Organic Garden Provides Connection to Nature & Community

This fall marked the end of the first growing season for Hope’s Garden at DuPage County Jail in Wheaton. The garden provides detainees the opportunity to experience the therapeutic benefits of gardening, composting, and giving back to the community. It is the result of a collaborative effort led by IFSC member SCARCE, DuPage County Environmental Committee Chair Liz Chaplin, DuPage County Sheriff James Mendrick, JUST of DuPage, and Cantigny Park.

“From the beginning we’ve seen this as a fantastic opportunity to teach job skills and life skills. Some of the people here have never even touched soil and now they are learning how to grow their own food, safely and without chemicals” notes Kay McKeen, SCARCE founder and executive director.

The garden makes use of a former dog run on the Sheriff’s office campus. It includes forty above-ground garden pods for growing vegetables, herbs, and cut flowers which are donated to local food pantries and domestic violence shelters. A large native garden was planted to support pollinators and absorb stormwater.
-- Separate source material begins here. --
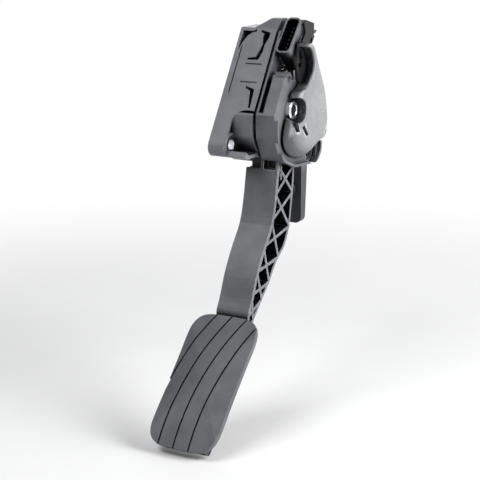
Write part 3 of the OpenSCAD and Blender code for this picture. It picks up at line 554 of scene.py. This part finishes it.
# the cover with its dome shaded smooth and two slots cut in its lower flank
def makeCover():
    ob = mergedCopy("sensor_cover", "smoothCover")
    mesh = ob.data
    bm = bmesh.new()
    for outline in cover["outlines"]:
        face = bm.faces.new([bm.verts.new((cover["floor"] * MM, y * MM, z * MM)) for y, z in outline])
        out = bmesh.ops.extrude_face_region(bm, geom=[face])
        bmesh.ops.translate(bm, vec=(cover["slotDepth"] * MM, 0, 0),
                            verts=[v for v in out["geom"] if isinstance(v, bmesh.types.BMVert)])
    bmesh.ops.recalc_face_normals(bm, faces=bm.faces[:])
    slotMesh = bpy.data.meshes.new("slotCutter")
    bm.to_mesh(slotMesh)
    mesh.materials.append(coverMat)
    # the slot walls take the near-black clip plastic as painted shade inside the slots
    slotMesh.materials.append(clipMat)
    bm.free()
    cutter = bpy.data.objects.new("slotCutter", slotMesh)
    scene.collection.objects.link(cutter)
    cut = ob.modifiers.new("slots", "BOOLEAN")
    cut.object = cutter
    cut.solver = "EXACT"
    cut.material_mode = "TRANSFER"
    made = bpy.data.meshes.new_from_object(ob.evaluated_get(bpy.context.evaluated_depsgraph_get()))
    made.name = "smoothCoverCut"
    ob.modifiers.remove(cut)
    ob.data = made
    for unused in (mesh, slotMesh):
        bpy.data.meshes.remove(unused)
    smoothUnder(made, cover["creaseAngle"])
    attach(ob, "base")
    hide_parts("sensor_cover")
    print("cover done")


pivotCollar = {
    "centre": (28.0, 25.0),
    "profile": ((49.02, 4.3), (51.8, 4.3), (52.3, 4.8), (52.3, 6.4), (51.7, 7.0), (49.02, 7.0)),
    "sides": 64,
    "creaseAngle": 35,
}


# the end of the pivot's sleeve, which stands proud in the notch of the cover
def makeCollar():
    bm = bmesh.new()
    line = [bm.verts.new((x * MM, r * MM, 0)) for x, r in pivotCollar["profile"]]
    edges = [bm.edges.new(pair) for pair in zip(line, line[1:] + line[:1])]
    bmesh.ops.spin(bm, geom=line + edges, cent=(0, 0, 0), axis=(1, 0, 0), angle=2 * math.pi, steps=pivotCollar["sides"])
    bmesh.ops.remove_doubles(bm, verts=bm.verts[:], dist=0.000001)
    bmesh.ops.recalc_face_normals(bm, faces=bm.faces[:])
    y, z = pivotCollar["centre"]
    bm.transform(Matrix.Translation(Vector((0, y, z)) * MM))
    mesh = bpy.data.meshes.new("pivotCollar")
    bm.to_mesh(mesh)
    bm.free()
    smoothUnder(mesh, pivotCollar["creaseAngle"])
    mesh.materials.append(steelMat)
    ob = bpy.data.objects.new("pivotCollar", mesh)
    scene.collection.objects.link(ob)
    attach(ob, "base")
    print("collar done")


makeCamera()
makeStage()
makeSprings()
makeClips()
makeCover()
makeCollar()
for name, lamp in lights.items():
    areaLight(name, lamp)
McKeen ensured that health and sustainability were guiding principles from the ground up. Food scrap amended compost was used to get the soil ready for growing. Compost is now being made on-site. The men assembled four jail-safe compost bins made by Austrian company Juwel. Currently, garden trimmings are being composted and come spring, they hope to begin adding food scraps from the jail. They look forward to using the finished compost to nourish their garden beds. Water for the garden is provided either by a drip irrigation system or lead-free garden hoses.

Hope’s Garden fulfills DuPage County Sheriff James Mendrick’s focus for the jail: to provide hope and purpose to those incarcerated there. Michael Beary, executive director of JUST of DuPage, praised the Sheriff for installing another vocational and therapeutic program to help inmates battling addiction.

“Anything we can do that includes a therapeutic component to help our inmates, it goes toward our mission of helping inmates overcome the issues that brought them here in the first place,” Beary said. “The therapeutic aspect of gardening and growing things and nurturing things and getting outdoors is so important at this stage.”
Throughout the growing season, garden program participants harvested enough produce to donate to seven local food pantries. Cut flowers were donated to women’s shelters. Detainees marveled at the sunflowers – which they grew from tiny seedlings to vigorous 12 foot tall plants.

In October, DuPage County recognized the garden and the organizations involved in bringing it to life for creating a valuable resource for the community. Contributions were made by many local businesses, organizations, and community members including Prosek’s Greenhouse, the DuPage Water Commission, Elmhurst Garden Club, Hawthorne Garden Club, Wheaton Lions Club, as well as many residents.

As the season wrapped up, preparations were already underway to expand the garden. Participants planted more than 300 daffodil, tulip, hyacinth, and allium bulbs for an early harvest of flowers for shelters and senior care facilities. The pollinator garden is being expanded and a ‘Grandma Garden’ is being added which will include more cut-flowers to add to bouquets.